Either way, after receiving the $4,000 from you the trustee would divvy that up among your creditors, doing so according to a prioritization scheme laid out in the law.
Under Chapter 13
How does Chapter 13 protect a non-exempt asset that Chapter 7 can’t? Somewhat similarly as in the example immediately above, but in a way that would often give you much more control over the situation.
In a Chapter 13 case you have 3 to 5 years to pay the creditors at least as much as they would have received in a Chapter 7 case. So, using the above example in which you would have paid the trustee $4,000, under Chapter 13 your monthly payment plan would have to earmark at least $4,000 to the creditors over its 3 to 5 year span (as well as wall as perhaps more to satisfy some other special debts that are better paid under Chapter 13).
Not only would you likely have much longer to take care of that obligation under Chapter 13, you’d have more flexibility. Your payment plan could pay other more urgent creditors ahead of this $4,000, such as a home mortgage arrearage or back payments on child support.
And if you owe a special debt, like say $4,000 for income taxes owed to the IRS on a recent tax year, your Chapter 13 payments could all go to the taxes that you would have to pay anyway instead of to your other general creditors.

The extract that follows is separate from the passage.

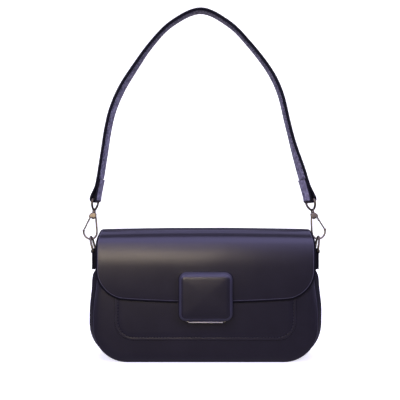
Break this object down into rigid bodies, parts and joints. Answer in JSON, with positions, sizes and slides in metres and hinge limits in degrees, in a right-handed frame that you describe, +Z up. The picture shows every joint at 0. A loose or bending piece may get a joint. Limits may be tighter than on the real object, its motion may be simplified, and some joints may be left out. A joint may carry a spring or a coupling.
{
  "type": "flap shoulder bag",
  "caption": "Structured leather shoulder bag with a front flap, a square magnetic clasp pad and a short strap on swivel snap hooks.",
  "frame": {"origin": "middle of the base's underside, on the surface that the bag stands on", "axes": "+Z up, the flap and the clasp face -Y, +X to the right as seen from the front"},
  "size_m": [0.274, 0.0875, 0.3892],
  "materials": {
    "body_leather": "smooth semi-matte, near-black navy",
    "tab_leather": "smooth semi-matte, near-black navy",
    "strap_inner_leather": "matte, muted violet grey",
    "lining_cloth": "plain dark woven cloth",
    "board_stock": "plain sheet",
    "pale_gold": "polished, pale gold plated",
    "plate_metal": "bright plated",
    "magnet_metal": "plain plated",
    "spring_steel": "plain"
  },
  "bodies": {
    "bag": {"back_panel": "body_leather", "front_panel": "body_leather", "gusset": "body_leather", "front_patch": "body_leather", "lining": "lining_cloth", "base_board": "board_stock", "facing_front": "body_leather", "facing_back": "body_leather", "flap_tail": "body_leather", "keeper_magnet": "magnet_metal", "tab_left": "tab_leather", "tab_right": "tab_leather", "tab_rivet_left": "pale_gold", "tab_rivet_right": "pale_gold"},
    "flap": {"flap_shell": "body_leather", "flap_lining": "lining_cloth", "clasp_pad": "body_leather", "clasp_plate": "plate_metal", "clasp_magnet": "magnet_metal", "clasp_rivet_left": "pale_gold", "clasp_rivet_right": "pale_gold"},
    "ring_left": {"ring_left": "pale_gold"},
    "ring_right": {"ring_right": "pale_gold"},
    "strap": {"strap_band": "body_leather", "strap_lining": "strap_inner_leather", "eye_left": "pale_gold", "eye_right": "pale_gold"},
    "hook_left": {"hook_left": "pale_gold", "gate_pin_left": "pale_gold", "gate_spring_left": "spring_steel"},
    "hook_right": {"hook_right": "pale_gold", "gate_pin_right": "pale_gold", "gate_spring_right": "spring_steel"},
    "gate_left": {"gate_left": "pale_gold"},
    "gate_right": {"gate_right": "pale_gold"}
  },
  "joints": [
    {"name": "flap_open", "type": "hinge", "parent": "bag", "child": "flap", "pos_m": [0, 0.0362, 0.132], "axis": [-1, 0, 0], "range_deg": [0, 150], "deforming": ["strap_band", "strap_lining"]},
    {"name": "strap_swing", "type": "hinge", "parent": "bag", "child": "strap", "pos_m": [0, 0, 0.12443], "axis": [1, 0, 0], "range_deg": [-85, 85]},
    {"name": "ring_left_tilt", "type": "hinge", "parent": "bag", "child": "ring_left", "pos_m": [-0.1248, 0, 0.11715], "axis": [0, 1, 0], "range_deg": [-1.5, 1.5]},
    {"name": "ring_right_tilt", "type": "hinge", "parent": "bag", "child": "ring_right", "pos_m": [0.1248, 0, 0.11715], "axis": [0, 1, 0], "range_deg": [-1.5, 1.5]},
    {"name": "hook_left_swivel", "type": "hinge", "parent": "strap", "child": "hook_left", "pos_m": [-0.12919, 0, 0.12949], "axis": [0.1236, 0, 0.9923], "range_deg": [-10, 10]},
    {"name": "hook_right_swivel", "type": "hinge", "parent": "strap", "child": "hook_right", "pos_m": [0.12803, 0, 0.12986], "axis": [-0.2283, 0, 0.9736], "range_deg": [-10, 10]},
    {"name": "gate_left_open", "type": "hinge", "parent": "hook_left", "child": "gate_left", "pos_m": [-0.12908, 0, 0.15588], "axis": [0, -1, 0], "range_deg": [0, 28], "stiffness_Nm_per_rad": 0.01, "springref_deg": -5.73, "deforming": ["gate_spring_left"]},
    {"name": "gate_right_open", "type": "hinge", "parent": "hook_right", "child": "gate_right", "pos_m": [0.12511, 0, 0.15609], "axis": [0, 1, 0], "range_deg": [0, 28], "stiffness_Nm_per_rad": 0.01, "springref_deg": -5.73, "deforming": ["gate_spring_right"]}
  ]
}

The same thing would happen in a Chapter 7 case—the IRS would be paid ahead of and here instead of any other creditors from the $4,000 you would have paid. But under Chapter 13 you would not only have so much more time to take care of that tax debt, thereby reducing your monthly payment, and more flexibility in paying other important creditors, you would also be protected from the IRS’s collection actions throughout 3-to-5-year payment plan.